Siyonizm'in; "Arzı Mev'ud" çılgınlığıyla ülkemiz tehdit ve tehlikede, içerden, dışardan kuşatılmış durumda iken; bir çok kimsenin,bu tehlikeyi görmezden gelerek, Müslümanları hangi gerekçeyle olursa olsun "tevhit" de vahdet yerine, herhangi bir mezhebe, fırkaya, ırkçılığa çağırması tefrikadır; tefrika da büyük bir fitne, azap olarak, Allah Teâlâ'nın yardımını da engelleyen; tevhide, vahdete düşmanlık, Siyonizm'e de destek olmak değil midir?! Dikkatleri, İran'a (tehlikesi?) çekerek "ehli sünnet cephesi" oluşturmaya çalışanlar, acaba, merhum Erbakan Hoca'mızdan, Heniyye başta olmak üzere birçok HAMAS liderlerinden daha mı ilgili, akıllı, bilgili ve Sünniler; İran'ı, Siyonizm'i, İslam'ı daha mı çok tanıyor, biliyorlar?! Merhum Erbakan Hoca'mızın, geleceğe ilişkin basireti/öngörüleri teker teker çıkmadı mı? Sonunda Türkiye ile İran savaşının çıkartılmak isteneceğini, bunun Siyonizm için gerekli olduğunu vurgulayan beyanları unutulmasın. Bunun nerdeyse, arefesindeyiz. Aklımızı başımıza alalım; Siyonizm'e destek olabilecek beyanlardan kaçınalım. Bölgede parçalanmadık iki ülke kaldı...
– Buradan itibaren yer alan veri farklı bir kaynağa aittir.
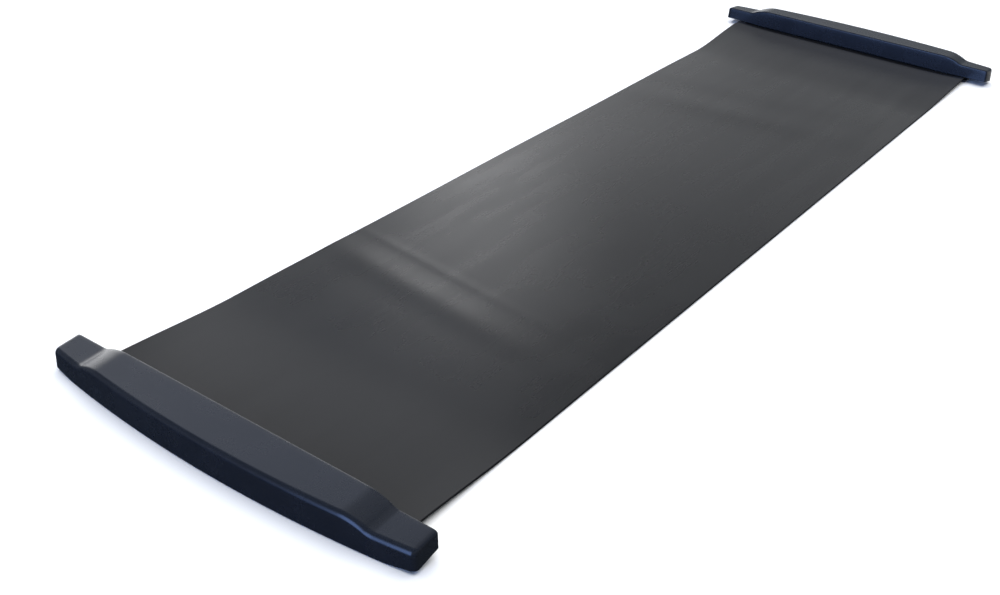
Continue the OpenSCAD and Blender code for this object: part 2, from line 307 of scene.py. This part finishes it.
def ripple(x, y):
    """Shallow waves that a sheet keeps from being rolled up. They never go below the floor."""
    height = SWELL_HEIGHT * (1 + np.sin(11.0 * x + 1.3 + 2.0 * y) * np.cos(4.0 * y - 0.6))
    for fold, rise, offset, width, middle, reach in WAVES:
        from_fold = x - (fold[0] + fold[1] * y)
        height += rise * bump(from_fold - offset, width) * bump(y - middle, reach)
    return height * smooth((BEND_2 - np.abs(x)) / WAVE_FADE)


def edge_curl(x, y):
    """The sheet's long edges curl up where it nears a stop, and lie flat again under the clamp bar."""
    beyond = np.abs(x) - STOP_X
    rise = smooth((beyond + RISE_RUN) / RISE_RUN) * (1 - smooth(beyond / CLAMP_REACH))
    from_edge = HALF_WIDTH - np.abs(y)
    return CURL_HEIGHT * rise * np.exp(-from_edge / CURL_WIDTH)


def corner_flare(x, y):
    """How far the sheet's right end stands out sideways at one corner, beside the stop."""
    rise = smooth((x - STOP_X + FLARE_RUN) / FLARE_RUN) * (1 - smooth((x - STOP_X) / CLAMP_REACH))
    return FLARE * rise * smooth(y / HALF_WIDTH) ** 2


ACROSS_POINTS = 57  # points from one long edge of a layer to the other


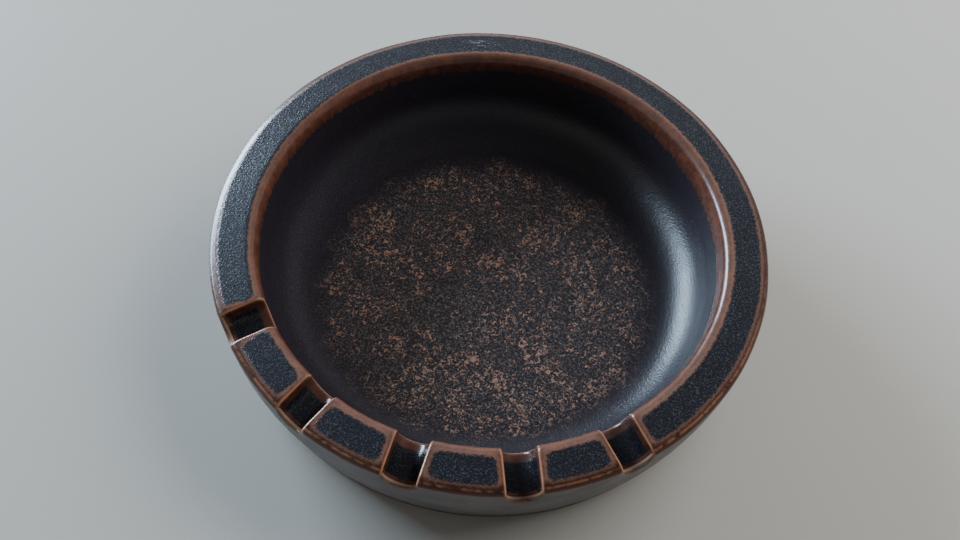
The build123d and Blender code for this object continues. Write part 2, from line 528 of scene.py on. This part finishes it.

*Hem ülkemize, bölgemize, hem de bütün insanlığa "hayat iksiri" olacak (Enfal/24) ilahi mesajları, en güzel şekilde hazırlayıp, zamanımız insanına, en güzel şekilde sunmak ve vahdete çağırmak konumunda/sorumluluğunda olanlarımızın/âlimlerimizin, düşünürlerimizin(?!) insanları, Müslümanları tefrikaya çağırma şaşkınlığından kurtulmaları gerekmiyor mu?
Yüce Rabbimiz bütün farklı kimliklerimizle kalplerimizi uzlaştırıp yolunda birleştirsin dualarımızla, vesselam.